Extract every line of the material below and reproduce it faithfully.

─── Supplied records ───

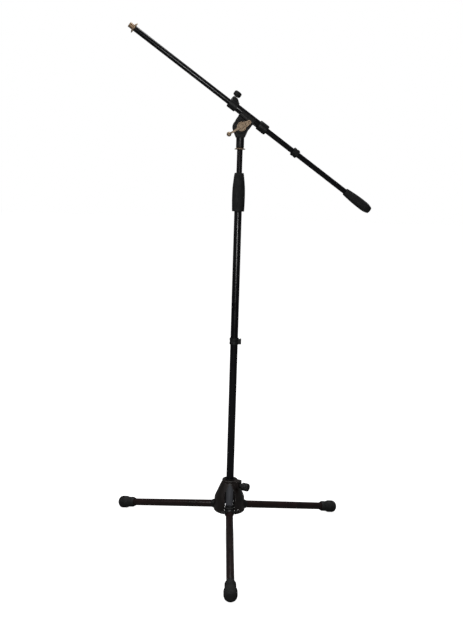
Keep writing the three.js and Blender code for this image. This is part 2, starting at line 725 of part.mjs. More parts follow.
function addBoomTube(axis) {
  const inner = BOOM_R - BOOM_WALL;
  piece(axis, "boom_tube", alongX(pipe(BOOM_R, inner, BOOM_TIP_X, BOOM_TAIL_X)), "black_paint");

  // The tip's threaded stud is drawn with its thread towards +Z and turned to face -X.
  const studLength = BOOM_TIP_X - THREAD_END_X;
  const stud = turned([
    [0, -24],
    [inner - GAP, -24],
    [inner - GAP, GAP],
    [THREAD_R, GAP],
    [THREAD_R, studLength - 0.9],
    [THREAD_R - 0.9, studLength],
    [4.2, studLength],
    [4.2, studLength - 8],
    [0, studLength - 8],
  ]);
  const tip = group(axis, [BOOM_TIP_X, 0, 0]);
  tip.rotation.y = -Math.PI / 2;
  piece(tip, "boom_tip_stud", stud, "nickel");
  piece(tip, "boom_tip_ring", dishedRing(THREAD_R + 0.35).translate(0, 0, 2.2), "nickel");

  // Its hook stands towards -Y and opens downwards.
  const clip = alongX(cableClip(BOOM_R + GAP, 11.8, 20, BOOM_CLIP_LENGTH).rotateZ(-Math.PI / 2));
  piece(axis, "boom_cable_clip", clip.translate(BOOM_CLIP_X, 0, 0), "black_plastic");

  const skin = [];
  const skinSteps = 10;
  for (let i = 0; i <= skinSteps; i++) {
    const x = WEIGHT_START_X + (i / skinSteps) * (WEIGHT_END_X - WEIGHT_START_X);
    skin.push([weightGripProfile(x), x]);
  }
  const slugEnd = WEIGHT_END_X - 8;
  const slugR = 8.4;
  const grip = alongX(
    turned([
      [BOOM_R + GAP, WEIGHT_START_X],
      ...skin,
      [7, WEIGHT_END_X + 0.6],
      [0, WEIGHT_END_X + 1],
      [0, slugEnd + GAP],
      [slugR + GAP, slugEnd + GAP],
      [slugR + GAP, BOOM_TAIL_X - 2],
      [BOOM_R + GAP, BOOM_TAIL_X - 2],
    ]),
  );
  piece(axis, "counterweight_grip", grip, "black_rubber");
  const slug = turned([
    [0, BOOM_TAIL_X - 22],
    [inner - GAP, BOOM_TAIL_X - 22],
    [inner - GAP, BOOM_TAIL_X + GAP],
    [slugR, BOOM_TAIL_X + GAP],
    [slugR, slugEnd - 1],
    [slugR - 1, slugEnd],
    [0, slugEnd],
  ]);
  piece(axis, "counterweight_slug", alongX(slug), "steel");
}

addTripod();
addPole();
const head = group(stand, [0, 0, PIVOT_Z]);
head.rotation.z = radians(HEAD_TURN);
addHead(head);
const boom = group(head);
boom.rotation.y = radians(BOOM_RISE);
addBoomTube(addBoomHead(boom));

// The footprint's middle becomes the origin.
stand.updateMatrixWorld(true);
const middle = new THREE.Box3().setFromObject(stand, true).getCenter(new THREE.Vector3());
stand.position.set(-middle.x, -middle.y, 0);

export default stand;
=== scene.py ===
import json
import math

import bmesh
import bpy
from mathutils import Matrix, Vector


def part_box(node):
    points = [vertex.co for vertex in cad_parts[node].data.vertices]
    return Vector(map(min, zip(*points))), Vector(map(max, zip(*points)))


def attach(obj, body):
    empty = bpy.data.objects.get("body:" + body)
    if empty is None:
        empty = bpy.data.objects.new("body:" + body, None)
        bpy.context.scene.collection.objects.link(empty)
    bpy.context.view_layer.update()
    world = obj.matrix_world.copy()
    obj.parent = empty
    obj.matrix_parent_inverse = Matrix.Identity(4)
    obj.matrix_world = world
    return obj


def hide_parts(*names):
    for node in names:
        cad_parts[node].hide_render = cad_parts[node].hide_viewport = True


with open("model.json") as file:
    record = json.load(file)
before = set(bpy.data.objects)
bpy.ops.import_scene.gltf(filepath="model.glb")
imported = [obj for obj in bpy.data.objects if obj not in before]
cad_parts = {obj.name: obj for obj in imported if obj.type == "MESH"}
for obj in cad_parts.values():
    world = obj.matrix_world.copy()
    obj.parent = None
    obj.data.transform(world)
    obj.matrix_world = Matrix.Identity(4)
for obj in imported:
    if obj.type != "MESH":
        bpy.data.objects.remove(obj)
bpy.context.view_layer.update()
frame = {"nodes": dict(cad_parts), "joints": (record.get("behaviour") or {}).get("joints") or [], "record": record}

MM = 0.001
GAP = 0.3  # between pieces that fit each other, in millimetres
joints = {joint["name"]: joint for joint in frame["joints"]}


# ------------------------------------------------------------------ local frames
def axes_frame(origin, x_axis, y_axis):
    x, y = Vector(x_axis).normalized(), Vector(y_axis).normalized()
    z = x.cross(y).normalized()
    made = Matrix((x, y, z)).transposed().to_4x4()
    made.translation = Vector(origin)
    return made


def node_points(node):
    return [v.co for v in frame["nodes"][node].data.vertices]


def extent(node, place):
    """Lowest and highest corner of a CAD node in a local frame, in millimetres."""
    back = place.inverted()
    local = [(back @ p) / MM for p in node_points(node)]
    return [min(p[i] for p in local) for i in range(3)], [max(p[i] for p in local) for i in range(3)]


def span(node, place):
    """(outer radius, start, end) of a round CAD node about a frame's Z, in millimetres."""
    low, high = extent(node, place)
    return max(high[0], high[1]), low[2], high[2]


Z_TO_X = Matrix.Rotation(math.pi / 2, 4, "Y")
Z_TO_Y = Matrix.Rotation(-math.pi / 2, 4, "X")

tube_low, tube_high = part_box("lower_tube")
POLE = Matrix.Translation(((tube_low.x + tube_high.x) / 2, (tube_low.y + tube_high.y) / 2, 0))
tilt = joints["boom_tilt"]
HEAD = axes_frame(tilt["pos_m"], Vector(tilt["axis"]).cross(Vector((0, 0, 1))), tilt["axis"])
BOOM = axes_frame(joints["boom_roll"]["pos_m"], joints["boom_slide"]["axis"], tilt["axis"])
ROD = BOOM @ Z_TO_X
BOOM_OFFSET = (Vector(joints["boom_roll"]["pos_m"]) - Vector(tilt["pos_m"])).length / MM


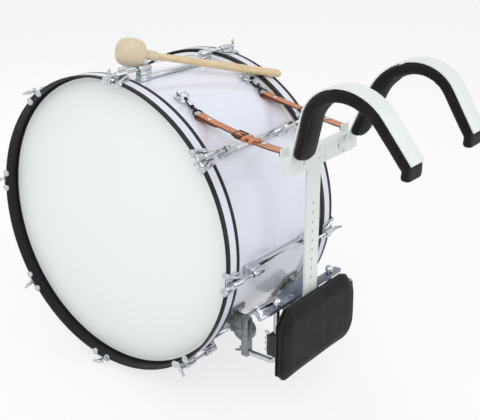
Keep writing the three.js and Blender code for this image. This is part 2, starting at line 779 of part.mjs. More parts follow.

───

### Solution to this task
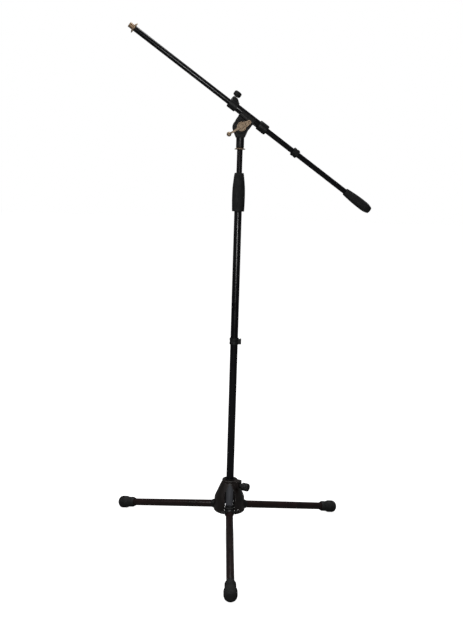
Keep writing the three.js and Blender code for this image. This is part 2, starting at line 725 of part.mjs. More parts follow.
function addBoomTube(axis) {
  const inner = BOOM_R - BOOM_WALL;
  piece(axis, "boom_tube", alongX(pipe(BOOM_R, inner, BOOM_TIP_X, BOOM_TAIL_X)), "black_paint");

  // The tip's threaded stud is drawn with its thread towards +Z and turned to face -X.
  const studLength = BOOM_TIP_X - THREAD_END_X;
  const stud = turned([
    [0, -24],
    [inner - GAP, -24],
    [inner - GAP, GAP],
    [THREAD_R, GAP],
    [THREAD_R, studLength - 0.9],
    [THREAD_R - 0.9, studLength],
    [4.2, studLength],
    [4.2, studLength - 8],
    [0, studLength - 8],
  ]);
  const tip = group(axis, [BOOM_TIP_X, 0, 0]);
  tip.rotation.y = -Math.PI / 2;
  piece(tip, "boom_tip_stud", stud, "nickel");
  piece(tip, "boom_tip_ring", dishedRing(THREAD_R + 0.35).translate(0, 0, 2.2), "nickel");

  // Its hook stands towards -Y and opens downwards.
  const clip = alongX(cableClip(BOOM_R + GAP, 11.8, 20, BOOM_CLIP_LENGTH).rotateZ(-Math.PI / 2));
  piece(axis, "boom_cable_clip", clip.translate(BOOM_CLIP_X, 0, 0), "black_plastic");

  const skin = [];
  const skinSteps = 10;
  for (let i = 0; i <= skinSteps; i++) {
    const x = WEIGHT_START_X + (i / skinSteps) * (WEIGHT_END_X - WEIGHT_START_X);
    skin.push([weightGripProfile(x), x]);
  }
  const slugEnd = WEIGHT_END_X - 8;
  const slugR = 8.4;
  const grip = alongX(
    turned([
      [BOOM_R + GAP, WEIGHT_START_X],
      ...skin,
      [7, WEIGHT_END_X + 0.6],
      [0, WEIGHT_END_X + 1],
      [0, slugEnd + GAP],
      [slugR + GAP, slugEnd + GAP],
      [slugR + GAP, BOOM_TAIL_X - 2],
      [BOOM_R + GAP, BOOM_TAIL_X - 2],
    ]),
  );
  piece(axis, "counterweight_grip", grip, "black_rubber");
  const slug = turned([
    [0, BOOM_TAIL_X - 22],
    [inner - GAP, BOOM_TAIL_X - 22],
    [inner - GAP, BOOM_TAIL_X + GAP],
    [slugR, BOOM_TAIL_X + GAP],
    [slugR, slugEnd - 1],
    [slugR - 1, slugEnd],
    [0, slugEnd],
  ]);
  piece(axis, "counterweight_slug", alongX(slug), "steel");
}

addTripod();
addPole();
const head = group(stand, [0, 0, PIVOT_Z]);
head.rotation.z = radians(HEAD_TURN);
addHead(head);
const boom = group(head);
boom.rotation.y = radians(BOOM_RISE);
addBoomTube(addBoomHead(boom));

// The footprint's middle becomes the origin.
stand.updateMatrixWorld(true);
const middle = new THREE.Box3().setFromObject(stand, true).getCenter(new THREE.Vector3());
stand.position.set(-middle.x, -middle.y, 0);

export default stand;
=== scene.py ===
import json
import math

import bmesh
import bpy
from mathutils import Matrix, Vector


def part_box(node):
    points = [vertex.co for vertex in cad_parts[node].data.vertices]
    return Vector(map(min, zip(*points))), Vector(map(max, zip(*points)))


def attach(obj, body):
    empty = bpy.data.objects.get("body:" + body)
    if empty is None:
        empty = bpy.data.objects.new("body:" + body, None)
        bpy.context.scene.collection.objects.link(empty)
    bpy.context.view_layer.update()
    world = obj.matrix_world.copy()
    obj.parent = empty
    obj.matrix_parent_inverse = Matrix.Identity(4)
    obj.matrix_world = world
    return obj


def hide_parts(*names):
    for node in names:
        cad_parts[node].hide_render = cad_parts[node].hide_viewport = True


with open("model.json") as file:
    record = json.load(file)
before = set(bpy.data.objects)
bpy.ops.import_scene.gltf(filepath="model.glb")
imported = [obj for obj in bpy.data.objects if obj not in before]
cad_parts = {obj.name: obj for obj in imported if obj.type == "MESH"}
for obj in cad_parts.values():
    world = obj.matrix_world.copy()
    obj.parent = None
    obj.data.transform(world)
    obj.matrix_world = Matrix.Identity(4)
for obj in imported:
    if obj.type != "MESH":
        bpy.data.objects.remove(obj)
bpy.context.view_layer.update()
frame = {"nodes": dict(cad_parts), "joints": (record.get("behaviour") or {}).get("joints") or [], "record": record}

MM = 0.001
GAP = 0.3  # between pieces that fit each other, in millimetres
joints = {joint["name"]: joint for joint in frame["joints"]}


# ------------------------------------------------------------------ local frames
def axes_frame(origin, x_axis, y_axis):
    x, y = Vector(x_axis).normalized(), Vector(y_axis).normalized()
    z = x.cross(y).normalized()
    made = Matrix((x, y, z)).transposed().to_4x4()
    made.translation = Vector(origin)
    return made


def node_points(node):
    return [v.co for v in frame["nodes"][node].data.vertices]


def extent(node, place):
    """Lowest and highest corner of a CAD node in a local frame, in millimetres."""
    back = place.inverted()
    local = [(back @ p) / MM for p in node_points(node)]
    return [min(p[i] for p in local) for i in range(3)], [max(p[i] for p in local) for i in range(3)]


def span(node, place):
    """(outer radius, start, end) of a round CAD node about a frame's Z, in millimetres."""
    low, high = extent(node, place)
    return max(high[0], high[1]), low[2], high[2]


Z_TO_X = Matrix.Rotation(math.pi / 2, 4, "Y")
Z_TO_Y = Matrix.Rotation(-math.pi / 2, 4, "X")

tube_low, tube_high = part_box("lower_tube")
POLE = Matrix.Translation(((tube_low.x + tube_high.x) / 2, (tube_low.y + tube_high.y) / 2, 0))
tilt = joints["boom_tilt"]
HEAD = axes_frame(tilt["pos_m"], Vector(tilt["axis"]).cross(Vector((0, 0, 1))), tilt["axis"])
BOOM = axes_frame(joints["boom_roll"]["pos_m"], joints["boom_slide"]["axis"], tilt["axis"])
ROD = BOOM @ Z_TO_X
BOOM_OFFSET = (Vector(joints["boom_roll"]["pos_m"]) - Vector(tilt["pos_m"])).length / MM


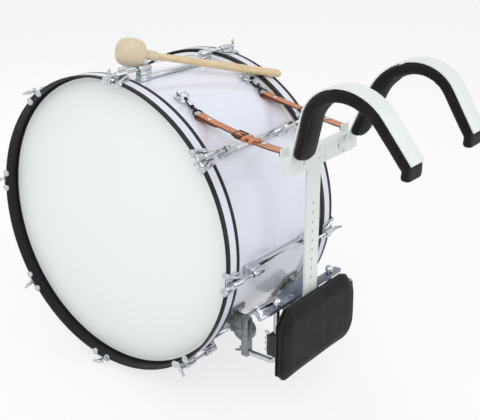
Keep writing the three.js and Blender code for this image. This is part 2, starting at line 779 of part.mjs. More parts follow.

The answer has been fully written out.